- _The problem_:
Write out the data again in full, exactly as it reads.
──────── Supplied data
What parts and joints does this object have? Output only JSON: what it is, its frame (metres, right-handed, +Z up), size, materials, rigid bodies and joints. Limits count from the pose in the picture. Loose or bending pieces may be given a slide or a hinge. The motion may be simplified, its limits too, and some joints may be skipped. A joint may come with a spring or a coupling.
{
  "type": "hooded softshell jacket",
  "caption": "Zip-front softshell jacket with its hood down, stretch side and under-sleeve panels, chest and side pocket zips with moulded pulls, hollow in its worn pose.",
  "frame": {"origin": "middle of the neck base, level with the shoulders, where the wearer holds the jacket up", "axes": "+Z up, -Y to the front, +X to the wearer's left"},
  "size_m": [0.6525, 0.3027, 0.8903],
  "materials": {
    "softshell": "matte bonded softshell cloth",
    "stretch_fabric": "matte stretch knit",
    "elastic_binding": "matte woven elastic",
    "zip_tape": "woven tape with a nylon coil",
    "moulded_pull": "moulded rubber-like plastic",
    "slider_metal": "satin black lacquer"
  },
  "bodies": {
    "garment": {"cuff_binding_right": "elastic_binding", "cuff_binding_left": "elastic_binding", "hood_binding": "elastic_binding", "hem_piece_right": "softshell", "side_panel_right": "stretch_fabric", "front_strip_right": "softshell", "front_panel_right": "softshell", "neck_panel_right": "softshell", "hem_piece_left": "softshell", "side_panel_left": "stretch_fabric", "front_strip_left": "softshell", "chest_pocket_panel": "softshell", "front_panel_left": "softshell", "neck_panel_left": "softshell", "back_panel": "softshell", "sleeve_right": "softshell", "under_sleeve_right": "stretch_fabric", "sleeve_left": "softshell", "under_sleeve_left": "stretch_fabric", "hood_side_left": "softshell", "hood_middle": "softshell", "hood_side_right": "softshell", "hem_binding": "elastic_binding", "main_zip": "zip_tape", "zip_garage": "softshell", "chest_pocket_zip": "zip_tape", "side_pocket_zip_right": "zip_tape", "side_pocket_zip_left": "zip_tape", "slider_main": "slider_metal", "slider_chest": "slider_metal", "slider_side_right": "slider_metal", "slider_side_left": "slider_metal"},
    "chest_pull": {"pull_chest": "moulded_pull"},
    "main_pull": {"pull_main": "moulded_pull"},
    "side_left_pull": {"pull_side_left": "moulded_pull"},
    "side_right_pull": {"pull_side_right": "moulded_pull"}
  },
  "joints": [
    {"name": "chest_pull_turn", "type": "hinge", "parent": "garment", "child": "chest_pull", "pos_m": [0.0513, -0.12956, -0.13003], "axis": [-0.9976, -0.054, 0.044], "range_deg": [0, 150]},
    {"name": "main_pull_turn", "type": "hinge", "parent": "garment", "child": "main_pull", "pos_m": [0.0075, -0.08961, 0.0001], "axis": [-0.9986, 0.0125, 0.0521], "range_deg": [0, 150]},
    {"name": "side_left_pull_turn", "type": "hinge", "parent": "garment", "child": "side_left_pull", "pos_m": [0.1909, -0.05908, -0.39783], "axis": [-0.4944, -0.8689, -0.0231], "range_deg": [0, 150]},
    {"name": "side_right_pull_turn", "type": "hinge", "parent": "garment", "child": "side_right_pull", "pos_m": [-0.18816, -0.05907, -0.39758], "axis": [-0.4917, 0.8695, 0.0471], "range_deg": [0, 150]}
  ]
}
────────────────
- _Result for this task_:
What parts and joints does this object have? Output only JSON: what it is, its frame (metres, right-handed, +Z up), size, materials, rigid bodies and joints. Limits count from the pose in the picture. Loose or bending pieces may be given a slide or a hinge. The motion may be simplified, its limits too, and some joints may be skipped. A joint may come with a spring or a coupling.
{
  "type": "hooded softshell jacket",
  "caption": "Zip-front softshell jacket with its hood down, stretch side and under-sleeve panels, chest and side pocket zips with moulded pulls, hollow in its worn pose.",
  "frame": {"origin": "middle of the neck base, level with the shoulders, where the wearer holds the jacket up", "axes": "+Z up, -Y to the front, +X to the wearer's left"},
  "size_m": [0.6525, 0.3027, 0.8903],
  "materials": {
    "softshell": "matte bonded softshell cloth",
    "stretch_fabric": "matte stretch knit",
    "elastic_binding": "matte woven elastic",
    "zip_tape": "woven tape with a nylon coil",
    "moulded_pull": "moulded rubber-like plastic",
    "slider_metal": "satin black lacquer"
  },
  "bodies": {
    "garment": {"cuff_binding_right": "elastic_binding", "cuff_binding_left": "elastic_binding", "hood_binding": "elastic_binding", "hem_piece_right": "softshell", "side_panel_right": "stretch_fabric", "front_strip_right": "softshell", "front_panel_right": "softshell", "neck_panel_right": "softshell", "hem_piece_left": "softshell", "side_panel_left": "stretch_fabric", "front_strip_left": "softshell", "chest_pocket_panel": "softshell", "front_panel_left": "softshell", "neck_panel_left": "softshell", "back_panel": "softshell", "sleeve_right": "softshell", "under_sleeve_right": "stretch_fabric", "sleeve_left": "softshell", "under_sleeve_left": "stretch_fabric", "hood_side_left": "softshell", "hood_middle": "softshell", "hood_side_right": "softshell", "hem_binding": "elastic_binding", "main_zip": "zip_tape", "zip_garage": "softshell", "chest_pocket_zip": "zip_tape", "side_pocket_zip_right": "zip_tape", "side_pocket_zip_left": "zip_tape", "slider_main": "slider_metal", "slider_chest": "slider_metal", "slider_side_right": "slider_metal", "slider_side_left": "slider_metal"},
    "chest_pull": {"pull_chest": "moulded_pull"},
    "main_pull": {"pull_main": "moulded_pull"},
    "side_left_pull": {"pull_side_left": "moulded_pull"},
    "side_right_pull": {"pull_side_right": "moulded_pull"}
  },
  "joints": [
    {"name": "chest_pull_turn", "type": "hinge", "parent": "garment", "child": "chest_pull", "pos_m": [0.0513, -0.12956, -0.13003], "axis": [-0.9976, -0.054, 0.044], "range_deg": [0, 150]},
    {"name": "main_pull_turn", "type": "hinge", "parent": "garment", "child": "main_pull", "pos_m": [0.0075, -0.08961, 0.0001], "axis": [-0.9986, 0.0125, 0.0521], "range_deg": [0, 150]},
    {"name": "side_left_pull_turn", "type": "hinge", "parent": "garment", "child": "side_left_pull", "pos_m": [0.1909, -0.05908, -0.39783], "axis": [-0.4944, -0.8689, -0.0231], "range_deg": [0, 150]},
    {"name": "side_right_pull_turn", "type": "hinge", "parent": "garment", "child": "side_right_pull", "pos_m": [-0.18816, -0.05907, -0.39758], "axis": [-0.4917, 0.8695, 0.0471], "range_deg": [0, 150]}
  ]
}